- **WORK TO COMPLETE**
Reproduce only the lines of the material below that start at the line containing "base_felt();" and stop at the line containing "obj.matrix_parent_inverse = Matrix.Identity(4)". Keep both end lines.

───── DATA SEGMENT

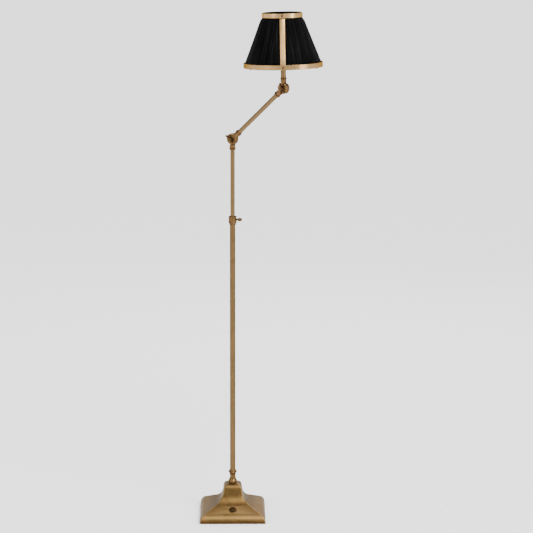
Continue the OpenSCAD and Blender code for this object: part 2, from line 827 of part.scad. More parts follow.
module shade_bottom_ring() {
    color(brass) shade_frame() difference() {
        union() {
            translate([0, 0, shade_foot]) band(shade_bottom_d / 2, bottom_ring_h);
            for (turn = carrier_angles)
                intersection() {
                    rotate([0, 0, turn]) translate([ring_in - lug_l, -lug_w / 2, carrier_z - lug_t - seat])
                        cube([lug_l + band_t, lug_w, lug_t]);
                    cylinder(r = ring_in + band_t / 2, h = carrier_z + 10, $fn = 128);
                }
        }
        for (turn = carrier_angles)
            rotate([0, 0, turn]) translate([lug_screw_at, 0, shade_foot - 1])
                cylinder(d = lug_screw_d + 2 * seat, h = carrier_z);
        for (turn = strap_angles)
            at_rivet(turn, ring_in - 5, shade_foot + bottom_ring_h / 2) cylinder(d = rivet_d + 2 * seat, h = 10);
    }
}

module shade_top_ring() {
    color(brass) shade_frame() difference() {
        translate([0, 0, top_ring_foot]) band(shade_top_d / 2, top_ring_h);
        for (turn = strap_angles)
            at_rivet(turn, top_ring_in - 5, top_rivet_z) cylinder(d = rivet_d + 2 * seat, h = 10);
    }
}

// A strap lies on the cone of the straps' outside, so its section is turned and cut to its width
module strap_section() {
    bend = band_t * 1.1;
    polygon([
        [strap_out_top, shade_top - rim_h - 1],
        [strap_out_top, top_ring_foot - 0.4],
        [strap_out_spring, spring_z],
        [strap_out_foot, bottom_ring_top + 0.6],
        [strap_out_foot, carrier_z + carrier_t + 1],
        [strap_out_foot - band_t, carrier_z + carrier_t + 1],
        [strap_out_foot - band_t, bottom_ring_top + 0.8],
        [strap_out_spring - bend, spring_z],
        [strap_out_top - band_t, top_ring_foot + 0.2],
        [strap_out_top - band_t, shade_top - rim_h - 1]]);
}

module shade_straps() {
    color(brass) shade_frame() for (turn = strap_angles)
        rotate([0, 0, turn]) difference() {
            intersection() {
                rotate_extrude($fn = 128) strap_section();
                translate([0, -strap_w / 2, 0]) cube([shade_bottom_d, strap_w, shade_top + 10]);
            }
            at_rivet(0, ring_in - 5, shade_foot + bottom_ring_h / 2) cylinder(d = rivet_d + 2 * seat, h = 10);
            at_rivet(0, top_ring_in - 5, top_rivet_z) cylinder(d = rivet_d + 2 * seat, h = 10);
        }
}

module rivet() {
    translate([0, 0, -band_t - strap_seat - 0.1]) cylinder(d = rivet_d, h = 2 * band_t + strap_seat + 0.3);
    translate([0, 0, band_t + seat]) rotate_extrude() polygon([
        [0, 0],
        [rivet_head_d / 2, 0],
        [rivet_head_d / 2 - 0.5, 0.8],
        [rivet_head_d / 4, 1.3],
        [0, 1.4]]);
}

module strap_rivets() {
    color(dark_brass) shade_frame() for (turn = strap_angles) {
        at_rivet(turn, ring_in, shade_foot + bottom_ring_h / 2) rivet();
        at_rivet(turn, top_ring_in, top_rivet_z) rivet();
    }
}

hoop_r = 1.4;
module shade_hoops() {
    layers = cover_t + lining_t + hoop_r + 2 * seat + 0.2;
    color(steel) shade_frame() {
        translate([0, 0, cover_hem_z + 2.4])
            rotate_extrude($fn = 96) translate([cover_foot_r - layers + 0.4, 0]) circle(hoop_r, $fn = 24);
        translate([0, 0, top_rivet_z])
            rotate_extrude($fn = 96) translate([cover_top_r - layers, 0]) circle(hoop_r, $fn = 24);
    }
}

module shade_cover() {
    color(black) shade_frame() rotate_extrude($fn = 128) polygon(layer(0, cover_t));
}

module shade_lining() {
    color([0.12, 0.11, 0.11]) shade_frame() rotate_extrude($fn = 128) polygon(layer(cover_t + seat, lining_t));
}

base_felt();
base_plate();
base_plate_screws();
base_weight();
base_shell();
base_spacer();
base_nipple();
base_nut();
base_washer();
cord_grommet();
foot_switch_body();
foot_switch_bezel();
foot_switch_button();
foot_finial();
column_tube();
column_plug();
column_bush();
column_collar();
thumb_screw();
follower_bush();
mast_tube();
mast_circlips();
mast_ferrule();
elbow_bolt();
elbow_friction_ring();
elbow_washer();
elbow_wing_nut();
arm_lower_ferrule();
arm_tube();
arm_upper_ferrule();
head_ferrule();
head_bolt();
head_friction_ring();
head_washer();
head_wing_nut();
stem_tube();
stem_sleeve();
shade_carrier();
carrier_screws();
holder_cup();
holder_shell();
holder_insulator();
holder_thread();
holder_contact();
bulb_cap();
bulb_glass();
shade_bottom_ring();
shade_top_ring();
shade_straps();
strap_rivets();
shade_hoops();
shade_cover();
shade_lining();
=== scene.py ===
"""Pharmacy floor lamp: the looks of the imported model."""
import math
import random

import bmesh
import bpy
from mathutils import Matrix, Vector, noise


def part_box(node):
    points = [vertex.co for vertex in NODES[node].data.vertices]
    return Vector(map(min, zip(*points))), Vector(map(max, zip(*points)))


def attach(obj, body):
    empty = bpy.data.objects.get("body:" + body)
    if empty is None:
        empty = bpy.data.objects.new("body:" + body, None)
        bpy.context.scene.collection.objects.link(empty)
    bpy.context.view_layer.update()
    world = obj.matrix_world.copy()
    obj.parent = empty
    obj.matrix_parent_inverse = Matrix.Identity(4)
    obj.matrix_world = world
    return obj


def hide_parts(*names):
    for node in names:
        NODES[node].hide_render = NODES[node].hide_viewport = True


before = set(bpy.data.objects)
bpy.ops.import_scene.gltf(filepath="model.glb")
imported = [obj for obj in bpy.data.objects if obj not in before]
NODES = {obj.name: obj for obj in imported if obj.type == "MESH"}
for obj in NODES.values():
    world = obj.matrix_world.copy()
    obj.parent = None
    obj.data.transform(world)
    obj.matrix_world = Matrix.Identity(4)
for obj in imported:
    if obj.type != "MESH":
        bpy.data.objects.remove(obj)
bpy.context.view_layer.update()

MM = 0.001

# ---------------------------------------------------------------- camera

CAMERA_AT = (0.0, -5.028, 1.825)
CAMERA_PITCH = math.radians(11.967)
CAMERA_YAW = math.radians(1.13)
CAMERA_ROLL = math.radians(0.20)
CAMERA_LENS = 118.68
CAMERA_SENSOR = 36.0


def make_camera():
    s, c = math.sin(CAMERA_YAW), math.cos(CAMERA_YAW)
    sp, cp = math.sin(CAMERA_PITCH), math.cos(CAMERA_PITCH)
    forward = Vector((s * cp, c * cp, -sp))
    right = Vector((c, -s, 0.0))
    up = Vector((s * sp, c * sp, cp))
    sr, cr = math.sin(CAMERA_ROLL), math.cos(CAMERA_ROLL)
    x_axis = right * cr + up * sr
    y_axis = up * cr - right * sr
    data = bpy.data.cameras.new("camera")
    data.lens = CAMERA_LENS
    data.sensor_width = CAMERA_SENSOR
    data.clip_end = 200.0
    camera = bpy.data.objects.new("camera", data)
    turn = Matrix((x_axis, y_axis, -forward)).transposed()
    camera.matrix_world = Matrix.Translation(CAMERA_AT) @ turn.to_4x4()
    bpy.context.scene.collection.objects.link(camera)
    bpy.context.scene.camera = camera


make_camera()

# ---------------------------------------------------------------- materials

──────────

- **EXERCISE OUTPUT**
base_felt();
base_plate();
base_plate_screws();
base_weight();
base_shell();
base_spacer();
base_nipple();
base_nut();
base_washer();
cord_grommet();
foot_switch_body();
foot_switch_bezel();
foot_switch_button();
foot_finial();
column_tube();
column_plug();
column_bush();
column_collar();
thumb_screw();
follower_bush();
mast_tube();
mast_circlips();
mast_ferrule();
elbow_bolt();
elbow_friction_ring();
elbow_washer();
elbow_wing_nut();
arm_lower_ferrule();
arm_tube();
arm_upper_ferrule();
head_ferrule();
head_bolt();
head_friction_ring();
head_washer();
head_wing_nut();
stem_tube();
stem_sleeve();
shade_carrier();
carrier_screws();
holder_cup();
holder_shell();
holder_insulator();
holder_thread();
holder_contact();
bulb_cap();
bulb_glass();
shade_bottom_ring();
shade_top_ring();
shade_straps();
strap_rivets();
shade_hoops();
shade_cover();
shade_lining();
=== scene.py ===
"""Pharmacy floor lamp: the looks of the imported model."""
import math
import random

import bmesh
import bpy
from mathutils import Matrix, Vector, noise


def part_box(node):
    points = [vertex.co for vertex in NODES[node].data.vertices]
    return Vector(map(min, zip(*points))), Vector(map(max, zip(*points)))


def attach(obj, body):
    empty = bpy.data.objects.get("body:" + body)
    if empty is None:
        empty = bpy.data.objects.new("body:" + body, None)
        bpy.context.scene.collection.objects.link(empty)
    bpy.context.view_layer.update()
    world = obj.matrix_world.copy()
    obj.parent = empty
    obj.matrix_parent_inverse = Matrix.Identity(4)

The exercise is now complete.